Having retained my vertical base for the unexpectedly long duration, I continued the trek down the street. I did have the presence of mind to flip my ever-present walkman to radio so I could catch call-in reports to my mind-poisoning rock station of choice; the only one that sticks out, for some reason, is a kid about my age calling in and bemoaning the death of a pet fish. I noted a few broken windows and some misplaced debris, but otherwise no significant damage open to the naked eye. Chalk another one up for structural regulations, regardless what the libertarians might say.

The rest of the day remains less distinct. My mother met me within a block from home; we had to drive somewhere, for some reason that I don't recall, but it took hours to go no great distance. I recall the power being out, and everyone huddling around the pocket-sized TV I'd acquired on a recent student exchange trip to Japan that ended with a shopping holiday in Hong Kong. I recall us all sleeping on the ground floor that night, out of my parents' fear that the upstairs might collapse - which struck me as odd, seeing that if that was a fear you'd want to be over rather than under.
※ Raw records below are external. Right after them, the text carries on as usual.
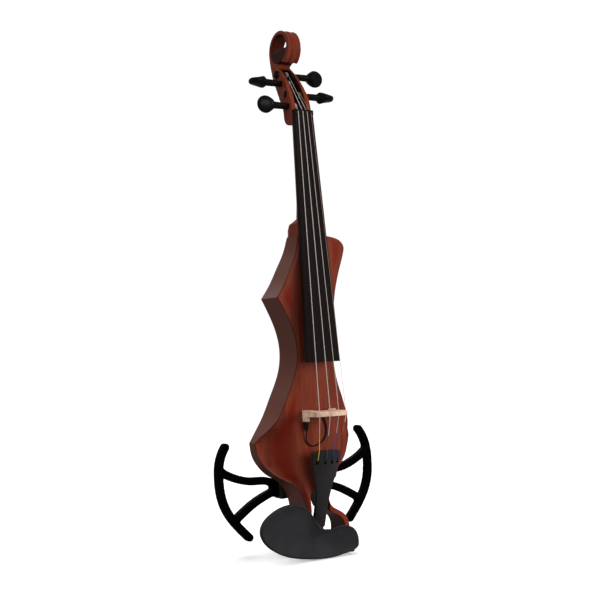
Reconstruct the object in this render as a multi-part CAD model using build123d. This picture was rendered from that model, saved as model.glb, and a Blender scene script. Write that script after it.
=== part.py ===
from build123d import *
import math
import os

# Full-size electric violin: carved open-tailed body, set neck with ring scroll, pegs, strings, bridge
# pickup, centre-mounted chin rest and a pair of sliding shoulder wings, each piece a separate solid.
#
# Working axes while modelling, in millimetres: X across (treble side +), Y through the body (0 is the
# plane of the table, + towards the back), Z up the strings (0 is the bottom of the chin rest).
# Everything is saved about the neck hanger point, which is the part's own origin.

os.makedirs("parts", exist_ok=True)

# ---------------------------------------------------------------- driving dimensions
BRIDGE_Z = 150.5            # height of the bridge above the bottom
STRING_RUN = 325.0          # bridge to nut, measured up the table
NUT_Z = BRIDGE_Z + STRING_RUN
BODY_DEPTH = 38.0           # table plane to flat back
TABLE_SKIN = 4.0            # thickness of the front plate
BODY_TOP = 342.0
TAIL_BOTTOM = 9.0
TAIL_BAR = 10.0             # height of the bar across the tail
SADDLE_Y = 14.0             # front of the recessed middle of the tail bar
RECESS_HALF = 18.0

BOARD_LENGTH = 270.0
BOARD_NUT_WIDTH = 24.0
BOARD_END_WIDTH = 42.0
BOARD_EDGE = 5.0
BOARD_ARCH = 42.0           # radius of the playing surface
BOARD_NUT_Y = 2.8           # top of the board's middle at the nut
BOARD_END_Y = -20.6         # and at its lower end
NECK_HALF_TOP = 11.2
NECK_HALF_HEEL = 15.5
NECK_DEPTH_TOP = 11.0       # wood behind the fingerboard below the pegbox
NECK_DEPTH_LOW = 12.5       # and above the heel
HEEL_TOP = BODY_TOP + 18.0
HEEL_CURVE = 23.0
SHOULDER_THIN = 5.0         # the back slopes in by this at the body's upper end
SHOULDER_START = BODY_TOP - 52.0

BRIDGE_HEIGHT = 31.9
BRIDGE_FEET = 41.0
BRIDGE_FOOT_THICK = 8.0
BRIDGE_TOP_THICK = 4.6
NUT_SPREAD = 16.5
BRIDGE_SPREAD = 33.5
NUT_LENGTH = 5.0
NUT_RISE = 0.6              # strings above the board at the nut
BRIDGE_ARCH = 41.0
BRIDGE_EYES = ((0, -18.5, 3.2), (-9.8, -16.5, 2.6), (9.8, -16.5, 2.6))     # across, depth, radius
BRIDGE_HALF_TOP = 19.6
FOOT_INNER = 12.5
STRING_NAMES = ("g", "d", "a", "e")
STRING_DIAMETERS = (0.82, 0.86, 0.70, 0.30)
STRING_LIFT = 0.15          # between a string and the tailpiece's face
STRING_SLACK = 0.06         # clearance round a string in its notch
PEG_TOUCH = 0.25            # gap between a string's end and its winding
BALL_R = 1.3
BALL_LENGTH = 2.2
SLEEVE_LENGTH = 6.0
SLEEVE_WALL = 0.45

TAILPIECE_TOP_Z = 111.0
TAILPIECE_LENGTH = 90.0
TAILPIECE_TOP_WIDTH = 36.0
TAILPIECE_NECK_WIDTH = 15.0
TAILPIECE_THICK = 4.5
TAILPIECE_TOP_Y = -20.5
TAIL_LEAN = 0.32            # the tailpiece goes this far back for each millimetre down
HOLE_R = 1.7
SLOT_HALF = 0.65
SLOT_LENGTH = 6.5
SLOT_BELOW_TOP = 13.5
SLOT_SPREAD = 25.5
TAIL_CORD_R = 1.1
CORD_Z = 4.6
BUTTON_Y = 26.0
SADDLE_HALF = 9.0
TAIL_CLEARANCE = 1.5        # wood cut away round the tailpiece where it dips through the tail opening
WAY_DEPTH = 60.0            # the cleared way is open to the front

PICKUP_HALF = 3.0           # pickup lump under the bass foot of the bridge
PICKUP_HEIGHT = 4.0
PLUG_X, PLUG_Y, PLUG_R = -17.5, -2.9, 2.3
PLUG_LENGTH = 10.0
CABLE_R = 0.75
BOOT_HALF = 2.4
BOOT_THICK = 4.0
BOOT_HEIGHT = 3.5

PEG_SHAFT_R = 3.5
PEG_CLEARANCE = 0.05
PEG_HEAD_R = 9.6
PEG_HEAD_THICK = 7.0
PEG_HEAD_X = 40.5           # middle of a peg's head from the centre line
CHEEK_HALF = 12.5           # half the pegbox's width at the nut
THROAT_HALF = 9.0
PEGBOX_WALL = 5.5
# string, side of its head, height above the nut, depth, is the head turned face on, where its string winds
PEGS = {
    "g": (-1, 10.5, 14.5 + PEG_SHAFT_R, True, -4.3),
    "e": (1, 24.5, 19.0 + PEG_SHAFT_R, False, 4.9),
    "d": (-1, 39.0, 29.8 + PEG_SHAFT_R, False, -2.0),
    "a": (1, 51.0, 38.5 + PEG_SHAFT_R, True, 1.4),
}
PEG_TIP = 0.8               # how far a peg's end stands out of the far cheek
WINDING_ROOM = 0.18         # between the lowest winding and the pegbox's floor
WINDING_WIDTH = 3.0
COLLAR_R = 6.6
RING_CENTRE = (38.7, NUT_Z + 79.5)
RING_R = 20.6
RING_BAND = 4.4
RING_HALF = 8.2
FLUTE_X = 4.1               # two flutes run round the ring's band
FLUTE_R = 3.0
FLUTE_DEPTH = 1.2
RING_TIP = 238.0            # where the ring's band ends, curled under

CHIN_THICK = 7.0
CHIN_FRONT_Y = -24.0
CLAMP_X = 24.0
CLAMP_BARREL_R = 3.2
CLAMP_ROD_R = 1.7
ROD_Z = 4.5
POST_HALF = 3.5
CORK = 1.5

WING_BAR = 8.6
WING_THICK = 9.0
WING_GAP = 6.0              # between the wings and the flat back
WING_TILT = 2.5             # the rest is set a little askew
TONGUE_LENGTH = 20.0
TONGUE_HEIGHT = 13.0
TONGUE_THICK = 4.0
SLIDE_CLEARANCE = 0.15
BRACKET_Z = 69.0
BRACKET_HALF = 27.0
BRACKET_HEIGHT = 20.0
BRACKET_WALL = 5.0
THUMB_R = 2.0
THUMB_HEAD_R = 6.5
THUMB_X = 17.0

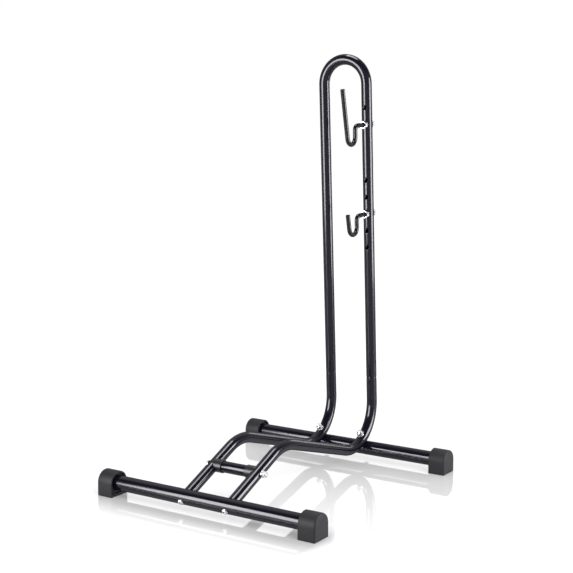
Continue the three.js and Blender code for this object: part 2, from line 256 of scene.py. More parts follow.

Mostly I remember being bored. Bored with having no power for computers or game devices. Bored with having nothing on TV but the same shakey camcorder footage played on an endless loop, commentated by increasingly exhausted anchorpeople who weren't allowed to leave their post. Wanting to read a book, play a board game, do SOMETHING.

There was no substantial damage to our home. The brick facade shifted an inch or so to one side, a few bookcases fell over, the cat made herself scare for 3 days and we never did actually figure out where she went. But other than an extended cleanup the next day and a lingering blackout (ours was the last block in the neighborhood to have power restored, nearly a week later) there was nothing worthy of note.

Ah, the suburbs - where even natural disasters can be robbed of drama.